**Data:**

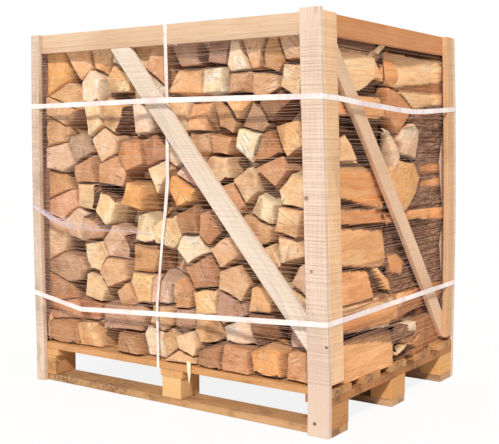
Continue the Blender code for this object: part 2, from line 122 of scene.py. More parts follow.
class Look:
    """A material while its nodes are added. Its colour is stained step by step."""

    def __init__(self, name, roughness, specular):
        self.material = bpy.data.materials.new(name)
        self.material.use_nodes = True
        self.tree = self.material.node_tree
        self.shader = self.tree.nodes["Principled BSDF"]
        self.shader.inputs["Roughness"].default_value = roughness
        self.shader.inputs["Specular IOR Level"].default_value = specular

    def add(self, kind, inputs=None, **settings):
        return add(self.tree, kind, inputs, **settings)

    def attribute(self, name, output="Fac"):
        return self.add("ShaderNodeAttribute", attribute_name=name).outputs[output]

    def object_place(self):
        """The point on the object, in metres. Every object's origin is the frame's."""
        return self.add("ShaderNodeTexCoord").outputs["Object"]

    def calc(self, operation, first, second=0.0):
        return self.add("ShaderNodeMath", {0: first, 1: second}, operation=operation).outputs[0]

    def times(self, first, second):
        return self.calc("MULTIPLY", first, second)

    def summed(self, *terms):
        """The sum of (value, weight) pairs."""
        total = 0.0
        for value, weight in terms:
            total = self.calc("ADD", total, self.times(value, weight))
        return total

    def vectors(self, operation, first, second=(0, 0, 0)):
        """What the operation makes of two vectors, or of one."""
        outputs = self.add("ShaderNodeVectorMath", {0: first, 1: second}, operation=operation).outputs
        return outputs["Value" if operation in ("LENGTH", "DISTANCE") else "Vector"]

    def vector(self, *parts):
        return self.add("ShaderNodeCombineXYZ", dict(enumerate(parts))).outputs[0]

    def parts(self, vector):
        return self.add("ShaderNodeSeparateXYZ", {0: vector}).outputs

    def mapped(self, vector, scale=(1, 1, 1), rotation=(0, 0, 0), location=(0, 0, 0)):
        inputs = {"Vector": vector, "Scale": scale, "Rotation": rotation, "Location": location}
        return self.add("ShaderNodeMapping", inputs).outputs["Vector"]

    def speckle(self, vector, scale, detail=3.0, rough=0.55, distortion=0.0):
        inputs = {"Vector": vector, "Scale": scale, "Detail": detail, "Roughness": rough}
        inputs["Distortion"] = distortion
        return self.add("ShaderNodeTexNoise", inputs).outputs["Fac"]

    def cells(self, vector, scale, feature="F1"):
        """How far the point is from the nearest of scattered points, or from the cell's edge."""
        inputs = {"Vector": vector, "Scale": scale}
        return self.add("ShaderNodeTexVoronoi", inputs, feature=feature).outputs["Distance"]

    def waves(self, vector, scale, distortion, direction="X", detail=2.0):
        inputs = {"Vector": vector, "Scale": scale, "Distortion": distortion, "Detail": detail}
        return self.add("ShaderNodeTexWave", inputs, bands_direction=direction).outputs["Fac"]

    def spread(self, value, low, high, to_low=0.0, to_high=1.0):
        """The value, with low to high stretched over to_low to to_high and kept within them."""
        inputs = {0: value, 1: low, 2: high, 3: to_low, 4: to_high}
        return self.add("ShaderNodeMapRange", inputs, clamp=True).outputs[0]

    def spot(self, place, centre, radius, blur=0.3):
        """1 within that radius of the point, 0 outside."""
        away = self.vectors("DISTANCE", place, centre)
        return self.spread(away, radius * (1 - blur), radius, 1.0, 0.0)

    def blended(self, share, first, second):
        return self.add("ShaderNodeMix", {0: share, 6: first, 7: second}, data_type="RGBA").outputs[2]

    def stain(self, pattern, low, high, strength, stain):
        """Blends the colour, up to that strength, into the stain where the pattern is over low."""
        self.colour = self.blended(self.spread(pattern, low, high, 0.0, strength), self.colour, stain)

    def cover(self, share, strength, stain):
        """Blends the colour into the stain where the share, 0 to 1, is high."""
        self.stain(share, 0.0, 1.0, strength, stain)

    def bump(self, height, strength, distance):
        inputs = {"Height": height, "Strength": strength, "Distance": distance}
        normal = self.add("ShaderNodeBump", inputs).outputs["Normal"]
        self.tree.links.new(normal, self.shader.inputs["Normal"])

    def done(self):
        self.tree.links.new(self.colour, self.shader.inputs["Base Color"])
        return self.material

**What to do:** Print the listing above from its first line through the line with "return add(self.tree, kind, inputs, **settings)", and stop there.

**The reply:**
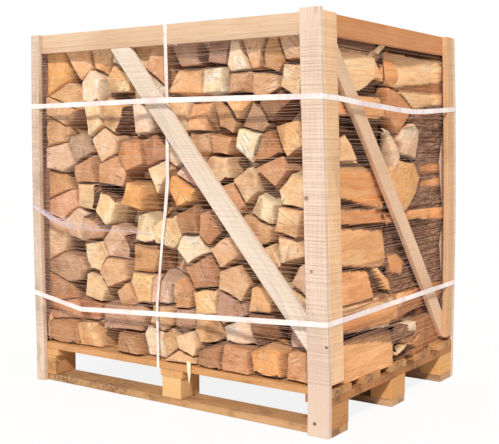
Continue the Blender code for this object: part 2, from line 122 of scene.py. More parts follow.
class Look:
    """A material while its nodes are added. Its colour is stained step by step."""

    def __init__(self, name, roughness, specular):
        self.material = bpy.data.materials.new(name)
        self.material.use_nodes = True
        self.tree = self.material.node_tree
        self.shader = self.tree.nodes["Principled BSDF"]
        self.shader.inputs["Roughness"].default_value = roughness
        self.shader.inputs["Specular IOR Level"].default_value = specular

    def add(self, kind, inputs=None, **settings):
        return add(self.tree, kind, inputs, **settings)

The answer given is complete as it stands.